Mr. President, may I be permitted to inquire if that includes the invitation?

The President:

The Chair so understood it.

Hiram F. Stevens, of Minnesota :

It does include the invitation, with knowledge, of course, that it will not invade the prerogative of the Executive Committee, but shall be a recommendation, and shall be taken in connection with the action of the Executive Committee merely as a recommendation to that committee.

Edward Q. Keasbey:

I was about to suggest the point of order that the invitation is a matter entirely within the province of the Executive Committee.

The President:

The Chair understands that the motion is simply for consideration and report, and in no sense does it invade the prerogative of the Executive Committee. The motion has been carried. The Chair will announce the members of that committee later.

Gentlemen, this closes our business for this morning, and the Association will now take a recess until eight o'clock this evening.

A recess was then taken to 8 P. M.

EVENING SESSION.

Wednesday, August 21, 1901, 8 P. M.

The President called the meeting to order.

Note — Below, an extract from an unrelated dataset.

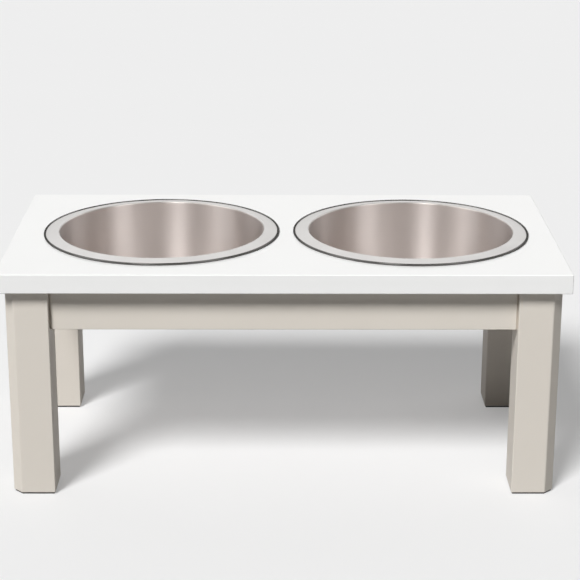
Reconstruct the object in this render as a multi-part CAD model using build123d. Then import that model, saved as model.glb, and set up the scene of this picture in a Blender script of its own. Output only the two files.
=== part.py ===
from build123d import *
from math import acos, asin, atan2, cos, degrees, hypot, radians, sin, sqrt
import os

# Elevated pet feeder: two straight-sided steel bowls hang by their flanges in a painted board,
# which stands on four square legs. Set-back aprons and corner blocks tie the legs together, and
# each leg is drawn into its corner by a hanger bolt.
# Sizes are in millimetres. +X runs to the right, +Y to the rear and +Z up. The origin is on the
# floor, under the middle of the board.

# Bowls, drawn from sheet, with a rolled edge that rests on the board
RIM_RADIUS = 114.0
FLANGE_WIDTH = 15.5
BOWL_DEPTH = 68.0
SHEET = 0.8
FOOT_RADIUS = 13.0
LIP_RADIUS = 2.0
LIP_HEIGHT = 3.4
BEAD_RADIUS = 1.1
BEAD_STAND = 0.8

# How many flat bands each round stretch of the bowl's section is drawn in
FOOT_BAND_COUNT = 3
LIP_BAND_COUNT = 2
BEAD_BAND_COUNT = 3
UNDER_BEAD_BAND_COUNT = 1

# How far to the right and to the rear each loose bowl rests from the middle of its hole
LEFT_BOWL_REST = (2.3, 1.2)
RIGHT_BOWL_REST = (2.6, 0.0)

# Board, laid out round the bowls
RIM_GAP = 13.0
RIM_TO_END = 25.5
RIM_TO_FRONT = 26.0
BOARD_THICKNESS = 18.0
HOLE_CLEARANCE = 3.2

# Legs, with a broad flat down the outer corner of each
LEG_WIDTH = 40.0
LEG_LENGTH = 200.0
LEG_OUTER_FLAT = 8.5
LEG_INNER_FLAT = 7.0
END_OVERHANG = 6.0
FRONT_OVERHANG = 11.0
PAD_THICKNESS = 1.5
PAD_INSET = 1.2

# Aprons, set back from the faces of the legs
APRON_HEIGHT = 40.0
APRON_THICKNESS = 15.0
APRON_SETBACK = 6.0

# Corner blocks, across the inside of each corner
BLOCK_THICKNESS = 18.0
BLOCK_SHORT_OF_APRON = 4.0
BLOCK_TO_LEG_GAP = 2.0

# Hanger bolts, with a flanged nut on each
BOLT_RADIUS = 3.0
BOLT_HOLE_CLEARANCE = 0.5
BOLT_DEPTH_IN_LEG = 28.0
BOLT_TAIL = 3.0
NUT_ACROSS_FLATS = 10.0
NUT_HEIGHT = 6.0
NUT_FLANGE_RADIUS = 7.0
NUT_FLANGE_THICKNESS = 1.6

# Small flats along the edges of the painted wood
WOOD_EASE = 0.6

# Places that follow from the sizes above
MOUTH_RADIUS = RIM_RADIUS - FLANGE_WIDTH
HOLE_RADIUS = MOUTH_RADIUS + SHEET + HOLE_CLEARANCE
BOWL_X = RIM_RADIUS + RIM_GAP / 2
BOARD_LENGTH = 2 * (BOWL_X + RIM_RADIUS + RIM_TO_END)
BOARD_DEPTH = 2 * (RIM_RADIUS + RIM_TO_FRONT)
BOARD_UNDERSIDE = PAD_THICKNESS + LEG_LENGTH
BOARD_TOP = BOARD_UNDERSIDE + BOARD_THICKNESS
LEG_X = BOARD_LENGTH / 2 - END_OVERHANG - LEG_WIDTH / 2
LEG_Y = BOARD_DEPTH / 2 - FRONT_OVERHANG - LEG_WIDTH / 2
INNER_X = LEG_X - LEG_WIDTH / 2
INNER_Y = LEG_Y - LEG_WIDTH / 2
APRON_OFFSET = LEG_WIDTH / 2 - APRON_SETBACK - APRON_THICKNESS / 2
APRON_BASE = BOARD_UNDERSIDE - APRON_HEIGHT
BOLT_LEVEL = BOARD_UNDERSIDE - APRON_HEIGHT / 2
BLOCK_HEIGHT = APRON_HEIGHT - BLOCK_SHORT_OF_APRON
BLOCK_BASE = BOARD_UNDERSIDE - BLOCK_HEIGHT

# Distances outwards along a corner's diagonal, from the inner corner of its leg
APRON_REACH = sqrt(2) * (LEG_WIDTH - APRON_SETBACK - APRON_THICKNESS)
BLOCK_OUTER = LEG_INNER_FLAT - BLOCK_TO_LEG_GAP
BLOCK_INNER = BLOCK_OUTER - BLOCK_THICKNESS
BOLT_OUTER = LEG_INNER_FLAT + BOLT_DEPTH_IN_LEG
BOLT_INNER = BLOCK_INNER - NUT_HEIGHT - BOLT_TAIL

# Each corner's name, with the signs of its X and Y
CORNERS = {
    "front_left": (-1, -1),
    "front_right": (1, -1),
    "rear_left": (-1, 1),
    "rear_right": (1, 1),
}
UPWARDS = (Align.CENTER, Align.CENTER, Align.MIN)


def at_corner(shape, signs):
    """Mirror a shape made at the rear right corner to the corner with these signs."""
    sign_x, sign_y = signs
    if sign_x < 0:
        shape = shape.mirror(Plane.YZ)
    if sign_y < 0:
        shape = shape.mirror(Plane.XZ)
    return shape


def at_all_corners(shape):
    """The shape at all four corners, as one group of separate solids."""
    return Compound(children=[at_corner(shape, signs) for signs in CORNERS.values()])


def diagonal(height):
    """The leg's inner corner, with local X outwards along the diagonal and local Z up."""
    return Location((INNER_X, INNER_Y, height), (0, 0, 45))


def bolt_line(distance):
    """A place on the bolt's line, with local Z pointing outwards along it."""
    return diagonal(BOLT_LEVEL) * Pos(distance, 0, 0) * Rot(0, 90, 0)


def eased_box(length, depth, height):
    """A box that stands at height 0, with small flats along its edges."""
    box = Box(length, depth, height, align=UPWARDS)
    return chamfer(box.edges(), WOOD_EASE)


def arc_points(centre, radius, start, end, bands):
    """Points along an arc from one angle to another, in degrees, both ends included."""
    angles = [radians(start + (end - start) * step / bands) for step in range(bands + 1)]
    return [(centre[0] + radius * cos(a), centre[1] + radius * sin(a)) for a in angles]


def make_bowl():
    """A bowl turned from the section of its sheet, with the board's top at height 0."""
    foot = (MOUTH_RADIUS - FOOT_RADIUS, FOOT_RADIUS + SHEET - BOWL_DEPTH)
    lip = (MOUTH_RADIUS + LIP_RADIUS, LIP_HEIGHT - LIP_RADIUS)
    bead = (RIM_RADIUS - BEAD_RADIUS, BEAD_RADIUS)
    # The flange falls straight from the lip to the bead, which stands a little above its end
    run, drop = bead[0] - lip[0], lip[1] - bead[1]
    over_bead = BEAD_RADIUS - BEAD_STAND
    slope = asin((LIP_RADIUS - over_bead) / hypot(run, drop)) + atan2(drop, run)
    flange_up = 90 - degrees(slope)
    # The bead is a roll that starts at the flange's top and closes on its underside
    bead_start = flange_up + degrees(acos(over_bead / BEAD_RADIUS))
    bead_end = flange_up + degrees(acos((over_bead - SHEET) / BEAD_RADIUS)) - 360
    # Under the lip the flange's underside meets the wall's outer face in a corner
    inset = LIP_RADIUS - SHEET
    under_lip = (lip[0] - inset, lip[1] + inset * (1 + sin(slope)) / cos(slope))
    section = [
        (0, SHEET - BOWL_DEPTH),
        *arc_points(foot, FOOT_RADIUS, -90, 0, FOOT_BAND_COUNT),
        *arc_points(lip, LIP_RADIUS, 180, flange_up, LIP_BAND_COUNT),
        *arc_points(bead, BEAD_RADIUS, bead_start, 0, BEAD_BAND_COUNT),
        *arc_points(bead, BEAD_RADIUS, -90, bead_end, UNDER_BEAD_BAND_COUNT),
        under_lip,
        *arc_points(foot, FOOT_RADIUS + SHEET, 0, -90, FOOT_BAND_COUNT),
        (0, -BOWL_DEPTH),
    ]
    return revolve(make_face(Plane.XZ * Polyline(*section, close=True)), Axis.Z)


def make_hanger_bolt():
    """A hanger bolt at its corner, from the free end of its thread to its end in the leg."""
    return bolt_line(BOLT_INNER) * Cylinder(BOLT_RADIUS, BOLT_OUTER - BOLT_INNER, align=UPWARDS)


def make_nut():
    """A hex nut whose flange is flat on the inner face of the corner block."""
    hexagon = RegularPolygon(NUT_ACROSS_FLATS / 2, 6, major_radius=False)
    nut = extrude(hexagon, NUT_HEIGHT)
    nut += Pos(0, 0, NUT_HEIGHT) * extrude(Circle(NUT_FLANGE_RADIUS), -NUT_FLANGE_THICKNESS)
    nut -= Cylinder(BOLT_RADIUS, NUT_HEIGHT, align=UPWARDS)
    return bolt_line(BLOCK_INNER - NUT_HEIGHT) * nut


def leg_section():
    """The square of a leg about its own middle, with the broad flat on the outer corner."""
    half = LEG_WIDTH / 2
    points = [
        (-half, -half),
        (half, -half),
        (half, half - LEG_OUTER_FLAT),
        (half - LEG_OUTER_FLAT, half),
        (-half, half),
    ]
    return make_face(Polyline(*points, close=True))


def make_leg(bolt):
    """A leg with its inner corner cut flat beside the block, bored for its hanger bolt."""
    post = extrude(leg_section(), LEG_LENGTH)
    leg = Pos(LEG_X, LEG_Y, PAD_THICKNESS) * chamfer(post.edges(), WOOD_EASE)
    cutter = Box(LEG_WIDTH, LEG_WIDTH, APRON_HEIGHT, align=(Align.MAX, Align.CENTER, Align.MIN))
    leg -= diagonal(APRON_BASE) * Pos(LEG_INNER_FLAT, 0, 0) * cutter
    return leg - bolt


def make_foot_pad():
    """A thin pad under a leg, a little smaller than the leg's foot."""
    outline = offset(leg_section(), -PAD_INSET, kind=Kind.INTERSECTION)
    return Pos(LEG_X, LEG_Y, 0) * extrude(outline, PAD_THICKNESS)


def make_block():
    """A corner block whose ends lie flat on the aprons, bored for the hanger bolt."""
    outer_half = APRON_REACH - BLOCK_OUTER
    inner_half = APRON_REACH - BLOCK_INNER
    points = [
        (BLOCK_OUTER, outer_half),
        (BLOCK_INNER, inner_half),
        (BLOCK_INNER, -inner_half),
        (BLOCK_OUTER, -outer_half),
    ]
    block = extrude(make_face(Polyline(*points, close=True)), BLOCK_HEIGHT)
    bore = Cylinder(BOLT_RADIUS + BOLT_HOLE_CLEARANCE, BLOCK_THICKNESS, align=UPWARDS)
    return diagonal(BLOCK_BASE) * block - bolt_line(BLOCK_INNER) * bore


def make_apron(length):
    """An apron along X, about its own middle, with its top against the board."""
    return Pos(0, 0, APRON_BASE) * eased_box(length, APRON_THICKNESS, APRON_HEIGHT)


def make_board():
    """The board, with a round hole for each bowl."""
    board = Pos(0, 0, BOARD_UNDERSIDE) * eased_box(BOARD_LENGTH, BOARD_DEPTH, BOARD_THICKNESS)
    for side in (-1, 1):
        hole = Cylinder(HOLE_RADIUS, BOARD_THICKNESS, align=UPWARDS)
        board -= Pos(side * BOWL_X, 0, BOARD_UNDERSIDE) * hole
    return board


bolt = make_hanger_bolt()
corner_pieces = {
    "leg": make_leg(bolt),
    "foot_pad": make_foot_pad(),
    "corner_block": make_block(),
}
long_apron = make_apron(2 * INNER_X)
short_apron = Rot(0, 0, 90) * make_apron(2 * INNER_Y)
bowl = make_bowl()

nodes = {
    "top_board": make_board(),
    "hanger_bolts": at_all_corners(bolt),
    "bolt_nuts": at_all_corners(make_nut()),
}
for corner, signs in CORNERS.items():
    for piece, shape in corner_pieces.items():
        nodes[f"{piece}_{corner}"] = at_corner(shape, signs)
for name, side in (("front", -1), ("rear", 1)):
    nodes[f"apron_{name}"] = Pos(0, side * (LEG_Y + APRON_OFFSET), 0) * long_apron
for name, side, rest in (("left", -1, LEFT_BOWL_REST), ("right", 1, RIGHT_BOWL_REST)):
    nodes[f"apron_{name}"] = Pos(side * (LEG_X + APRON_OFFSET), 0, 0) * short_apron
    nodes[f"bowl_{name}"] = Pos(side * BOWL_X + rest[0], rest[1], BOARD_TOP) * bowl

os.makedirs("parts", exist_ok=True)
for name, shape in nodes.items():
    shape.label = name
    export_step(shape, f"parts/{name}.step")
print(f"board {BOARD_LENGTH} x {BOARD_DEPTH}, top at {BOARD_TOP}, nodes {len(nodes)}")
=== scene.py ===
# %% [markdown]
# # An elevated pet feeder
#
# Two drawn steel bowls hang by their flanges in a white board. Four square legs in a warm grey paint
# carry the board, and four aprons and corner blocks hold the legs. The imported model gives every
# piece its size and place, and this lesson gives each one its finish and its fine shape.
# Sizes here are in metres, +X runs to the right, +Y to the rear and +Z up.

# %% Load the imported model
import math

import bmesh
import bpy
from mathutils import Matrix, Vector


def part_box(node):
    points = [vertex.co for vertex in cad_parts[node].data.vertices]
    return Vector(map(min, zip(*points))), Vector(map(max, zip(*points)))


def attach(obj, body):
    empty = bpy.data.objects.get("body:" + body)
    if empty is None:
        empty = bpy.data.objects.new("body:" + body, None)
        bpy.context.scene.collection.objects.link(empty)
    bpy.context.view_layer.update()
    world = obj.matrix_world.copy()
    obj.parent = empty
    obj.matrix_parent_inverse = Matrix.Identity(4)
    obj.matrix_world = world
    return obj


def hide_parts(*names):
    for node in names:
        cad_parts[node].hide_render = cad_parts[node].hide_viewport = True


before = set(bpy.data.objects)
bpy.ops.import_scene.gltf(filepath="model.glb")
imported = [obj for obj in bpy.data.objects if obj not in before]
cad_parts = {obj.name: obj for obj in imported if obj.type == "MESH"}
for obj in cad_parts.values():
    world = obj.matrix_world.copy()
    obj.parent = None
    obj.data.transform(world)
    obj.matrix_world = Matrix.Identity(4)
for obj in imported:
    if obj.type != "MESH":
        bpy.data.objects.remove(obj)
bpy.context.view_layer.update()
MM = 0.001
print("nodes in the packed model:", len(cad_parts))

# %% [markdown]
# ## Camera
#
# The photograph looks down on the feeder by 18 degrees with a long lens, so its lines hardly
# converge. The place and the angles were worked out from the board's four corners, the legs and
# both rims. A matrix made of one move and three turns keeps each of those numbers readable.

# %% Place the camera
CAMERA_PLACE = (-0.00568, -1.61566, 0.68507)
CAMERA_PITCH = 18.004
CAMERA_YAW = 0.427
CAMERA_ROLL = 0.189
LENS = 107.31
NEAREST_SEEN = 0.05
FARTHEST_SEEN = 200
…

New members were then elected.

(See List of New Members.)

The President:

The Chair will announce the names of the following gentlemen to constitute the Committee on the Louisiana Purchase Exposition, as provided for by the Resolution adopted this morning:

Hiram F. Stevens, of Minnesota.
James Hagerman, of Missouri.
Walter S. Logan, of New York.
William A. Ketcham, of Indiana.
Charles F. Libby, of Maine.
Hugh Butler, of Colorado.

Burton Smith, of Georgia.
Adolph Moses, of Illinois.
F. C. Dillard, of Texas.

Gentlemen, we shall now have the pleasure of listening to a paper by Mr. Richard C. Dale, of Philadelphia, on "Implied Limitation upon the Exercise of the Legislative Powers." Mr. Dale then read his paper.

(See the Appendix.)

The President:

The Association will now have the pleasure of listening to a paper to be read by Mr. Charles J. Hughes, Jr., of the Denver Bar, upon "The Evolution of Mining Law."

Mr. Hughes then read his paper.

(See the Appendix.)

The President:

The papers read are now open to discussion, should any members desire to discuss them.